No hand-waving, no flat “estimate” that falls apart the moment a real tax bill shows up. Prefer exact numbers from a quote? Flip to manual escrow mode and enter your own figures for taxes, insurance, and HOA.

Numbered list of the housing-budget line items the calculator carves out first: taxes, insurance, PMI, and HOA, leaving the true principal and interest budget.
The calculator subtracts these escrow line items from your housing budget first; only what’s left becomes principal and interest, which sets the loan and the price.

How does PMI change my affordable price?

PMI only applies when your down payment is under 20% — and the calculator accounts for it as part of your monthly payment. Because PMI eats into the budget that would otherwise go toward principal and interest, carrying it lowers the price you can support. The larger your down payment, the smaller that drag.

Cross 20% down and PMI disappears entirely — which is why the brief calls it the 20%-down cliff. Removing PMI frees up budget twice over: you’re no longer paying the premium, and the dollars that were covering it now go toward principal and interest, buying more house. Here’s the kind of contrast the tool surfaces (illustrative example):

Down payment PMI applies? Effect on budget
Under 20% Yes PMI consumes part of your monthly payment, lowering the price you support
At or above 20% No Budget freed twice: no premium + those dollars buy more home

Want to see exactly where your cliff sits? Run your numbers in the What Can I Afford calculator and nudge the down payment up to 20%.

What’s the difference between the back-end cap and the front-end cap?

Two different ceilings, and the calculator respects both. The back-end DTI cap (default 45%) limits your total debt — housing plus car loans, credit cards, everything — as a share of income. The optional front-end cap (default 28%) limits housing alone. You can layer the housing-only cap on top of the total-DTI cap, and the tool tells you which one is actually binding your price.

That matters. If your other debts are low, the back-end cap (default) sets your ceiling. If they’re high, or if you turn on a tight front-end cap, you might be “limited by your housing cap” instead. Knowing which lever is holding you back tells you what to fix — pay down a card, or accept a smaller housing share.

What does the calculator actually give me?
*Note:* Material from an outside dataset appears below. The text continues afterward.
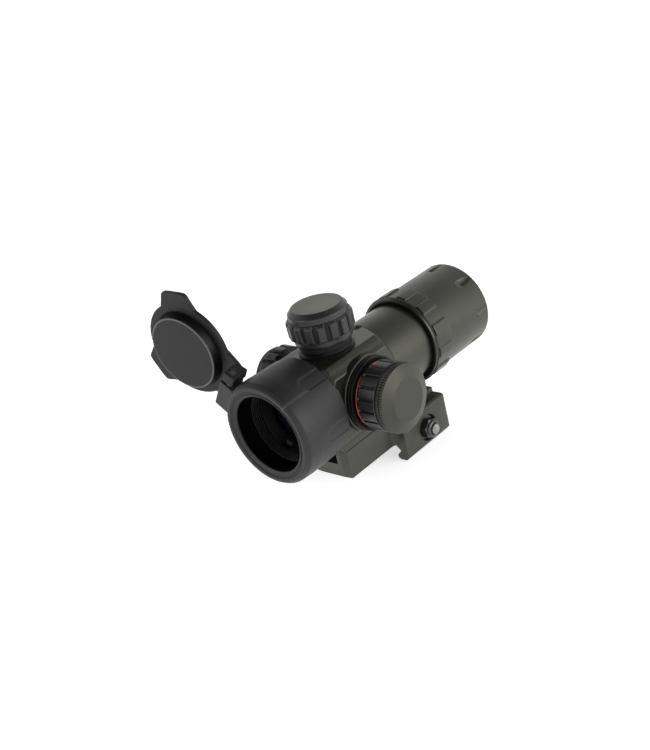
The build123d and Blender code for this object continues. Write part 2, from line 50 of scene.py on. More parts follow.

A concrete, defensible set of estimated outputs rather than a single vague number:

Inputs you provide Outputs you get back
Gross monthly income Max home price
Back-end DTI cap (default 45%) Loan amount
Optional front-end cap (default 28%) All-in monthly payment (PITI + PMI + HOA)
Other monthly debt P&I, taxes, insurance, PMI, HOA — itemized
Interest rate (eighth-point steps) First-month principal/interest split
Term (5/10/15/20/25/30 yr) Actual front and back DTI vs. your caps
Down payment Which cap is binding
Escrow mode (auto/manual) & HOA Branded PDF (NMLS #1601989)

Each result is an estimate based on the figures you enter — handy for planning and for handing to a real estate agent, but not a substitute for a full pre-approval review.

What happens when the numbers don’t work?

The calculator has honest guard rails — it refuses to fake a result it can’t support. If your existing debts already exceed your DTI cap, it hard-stops rather than showing a negative budget. And if escrow costs would eat your entire housing budget, it tells you instead of pretending a price exists. These aren’t error messages for their own sake — they’re the calculator declining to mislead you, which is the whole point.

Because it’s a single-scenario tool, the most useful trick is to run it twice — once at your current down payment and once at 20% down, or once at today’s rate and once an eighth-point lower — and compare the two max prices. That side-by-side shows you how aggressive your budget really is and which moves actually change it.

Ready to estimate your real ceiling? Try the What Can I Afford calculator, or browse every tool on the 719 Lending Calculate hub to plan the rest of your purchase. All results are estimates.

719 Lending Inc., NMLS #1601989 · Equal Housing Opportunity · This article is educational only, is not a commitment to lend, and not all applicants will qualify.

Frequently asked questions

Does the What Can I Afford calculator include taxes, insurance, and PMI? Yes — that's the whole point. It strips taxes, insurance, PMI, and HOA out of your housing budget before converting what's left into a loan amount, so the estimated max price reflects your true all-in PITI payment rather than principal and interest alone. Many calculators skip this and inflate the number.

How does the auto-escrow solver work? In 'Estimate for me' mode, taxes, insurance, and PMI all scale with the price being solved for, creating a chicken-and-egg loop. The calculator loops through the math, recomputing price and escrow together until the price stops moving, so the payment reflects the escrow that price actually produces. You can also switch to manual escrow mode to enter exact figures from a quote. Results are estimates.

When does PMI get added, and what happens at 20% down? PMI applies only when your down payment is under 20%, and it consumes part of your monthly payment, lowering the price you can support. Crossing 20% down removes PMI entirely, which frees up budget twice — no premium, and those dollars now buy more home.

What's the difference between the back-end and front-end DTI caps? The back-end cap (default 45%) limits all your debt as a share of income; the optional front-end cap (default 28%) limits housing costs alone. You can layer both, and the calculator tells you which cap is binding your estimated max price so you know what to adjust.

Can I compare two scenarios? The tool is single-scenario, but you can run it twice and compare — for example at your current down payment versus 20% down, or at two different rates — to see how aggressive your budget is and which inputs actually move your affordable price.